▶ [What this task involves]
Only one span of the listing below is wanted: the lines from the one with "attach(piece, body)" through the one with "NAIL_PROFILE = [(1.3, -0.12), (0.98, 0.40), (0.58, 0.85)]", reproduced exactly, both ends kept.

▶ [Supplied data]
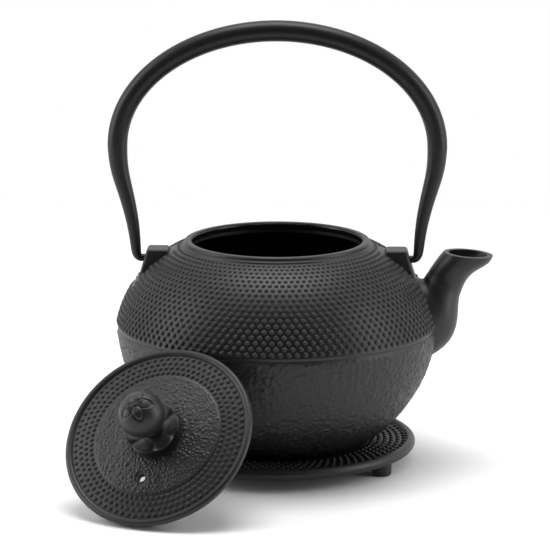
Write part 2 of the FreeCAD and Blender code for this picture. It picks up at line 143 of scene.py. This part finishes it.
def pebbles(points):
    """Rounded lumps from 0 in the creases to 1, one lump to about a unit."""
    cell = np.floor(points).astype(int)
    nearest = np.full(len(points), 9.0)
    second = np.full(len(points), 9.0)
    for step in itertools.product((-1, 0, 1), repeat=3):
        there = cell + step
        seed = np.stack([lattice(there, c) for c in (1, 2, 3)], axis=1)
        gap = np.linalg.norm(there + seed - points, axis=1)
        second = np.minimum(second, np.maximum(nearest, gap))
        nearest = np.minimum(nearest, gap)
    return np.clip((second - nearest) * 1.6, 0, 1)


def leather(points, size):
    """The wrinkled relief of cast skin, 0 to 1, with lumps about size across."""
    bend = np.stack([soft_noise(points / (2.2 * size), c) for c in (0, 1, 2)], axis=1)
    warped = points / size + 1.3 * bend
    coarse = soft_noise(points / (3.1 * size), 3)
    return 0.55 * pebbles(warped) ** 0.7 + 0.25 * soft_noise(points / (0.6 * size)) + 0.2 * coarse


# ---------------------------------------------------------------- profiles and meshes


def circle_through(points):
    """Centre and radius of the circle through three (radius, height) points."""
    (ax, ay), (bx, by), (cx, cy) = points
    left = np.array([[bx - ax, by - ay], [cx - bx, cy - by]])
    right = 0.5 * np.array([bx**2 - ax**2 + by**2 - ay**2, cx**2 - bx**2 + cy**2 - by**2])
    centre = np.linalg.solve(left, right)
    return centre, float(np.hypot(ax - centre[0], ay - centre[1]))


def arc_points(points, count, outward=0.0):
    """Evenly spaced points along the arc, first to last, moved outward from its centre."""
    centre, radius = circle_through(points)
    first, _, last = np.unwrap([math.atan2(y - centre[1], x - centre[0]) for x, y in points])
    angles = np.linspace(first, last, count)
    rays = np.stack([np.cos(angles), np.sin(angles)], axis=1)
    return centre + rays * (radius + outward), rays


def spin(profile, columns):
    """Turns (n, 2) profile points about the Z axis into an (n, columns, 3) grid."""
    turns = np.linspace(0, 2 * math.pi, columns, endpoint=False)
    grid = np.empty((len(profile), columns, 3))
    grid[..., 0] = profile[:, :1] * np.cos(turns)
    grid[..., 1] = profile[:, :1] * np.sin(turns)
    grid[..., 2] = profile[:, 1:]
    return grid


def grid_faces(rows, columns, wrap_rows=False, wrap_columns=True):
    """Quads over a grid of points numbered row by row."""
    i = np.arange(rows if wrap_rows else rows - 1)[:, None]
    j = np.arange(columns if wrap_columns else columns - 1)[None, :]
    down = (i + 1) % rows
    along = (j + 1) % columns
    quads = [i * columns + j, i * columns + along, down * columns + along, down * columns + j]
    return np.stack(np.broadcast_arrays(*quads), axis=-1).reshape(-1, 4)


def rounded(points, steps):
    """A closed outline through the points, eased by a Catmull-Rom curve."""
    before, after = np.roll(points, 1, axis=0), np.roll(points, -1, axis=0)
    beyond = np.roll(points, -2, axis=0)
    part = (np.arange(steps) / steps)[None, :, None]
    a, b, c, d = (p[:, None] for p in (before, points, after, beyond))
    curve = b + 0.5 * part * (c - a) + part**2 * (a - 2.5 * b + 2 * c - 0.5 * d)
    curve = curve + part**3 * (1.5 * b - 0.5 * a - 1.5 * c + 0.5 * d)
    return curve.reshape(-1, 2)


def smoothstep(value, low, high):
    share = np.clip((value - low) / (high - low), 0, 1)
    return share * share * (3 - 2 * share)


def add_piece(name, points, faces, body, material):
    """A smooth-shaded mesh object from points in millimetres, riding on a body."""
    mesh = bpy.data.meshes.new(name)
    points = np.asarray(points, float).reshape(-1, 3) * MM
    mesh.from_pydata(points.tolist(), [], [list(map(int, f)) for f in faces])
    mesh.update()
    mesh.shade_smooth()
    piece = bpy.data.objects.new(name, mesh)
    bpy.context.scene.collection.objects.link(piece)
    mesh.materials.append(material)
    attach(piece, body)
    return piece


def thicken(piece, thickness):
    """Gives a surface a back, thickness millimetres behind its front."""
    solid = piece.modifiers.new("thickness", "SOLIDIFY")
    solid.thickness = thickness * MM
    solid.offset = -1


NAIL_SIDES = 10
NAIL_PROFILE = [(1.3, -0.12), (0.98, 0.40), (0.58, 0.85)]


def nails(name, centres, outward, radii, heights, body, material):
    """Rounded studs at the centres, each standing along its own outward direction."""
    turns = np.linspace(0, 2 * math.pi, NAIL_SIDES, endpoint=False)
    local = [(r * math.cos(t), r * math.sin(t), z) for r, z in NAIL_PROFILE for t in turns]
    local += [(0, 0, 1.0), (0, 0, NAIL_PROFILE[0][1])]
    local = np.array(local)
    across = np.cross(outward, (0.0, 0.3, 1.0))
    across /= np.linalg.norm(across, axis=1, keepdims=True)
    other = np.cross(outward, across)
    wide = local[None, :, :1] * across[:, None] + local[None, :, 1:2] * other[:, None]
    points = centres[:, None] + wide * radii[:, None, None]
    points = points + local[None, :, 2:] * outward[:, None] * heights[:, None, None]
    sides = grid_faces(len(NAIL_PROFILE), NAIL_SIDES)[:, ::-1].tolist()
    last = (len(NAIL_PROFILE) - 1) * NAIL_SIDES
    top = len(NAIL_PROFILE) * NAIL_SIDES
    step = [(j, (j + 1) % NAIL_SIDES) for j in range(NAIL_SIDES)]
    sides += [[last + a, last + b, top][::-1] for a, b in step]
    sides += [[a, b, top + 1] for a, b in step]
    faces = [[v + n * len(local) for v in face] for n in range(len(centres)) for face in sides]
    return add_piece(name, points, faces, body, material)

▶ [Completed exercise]
    attach(piece, body)
    return piece


def thicken(piece, thickness):
    """Gives a surface a back, thickness millimetres behind its front."""
    solid = piece.modifiers.new("thickness", "SOLIDIFY")
    solid.thickness = thickness * MM
    solid.offset = -1


NAIL_SIDES = 10
NAIL_PROFILE = [(1.3, -0.12), (0.98, 0.40), (0.58, 0.85)]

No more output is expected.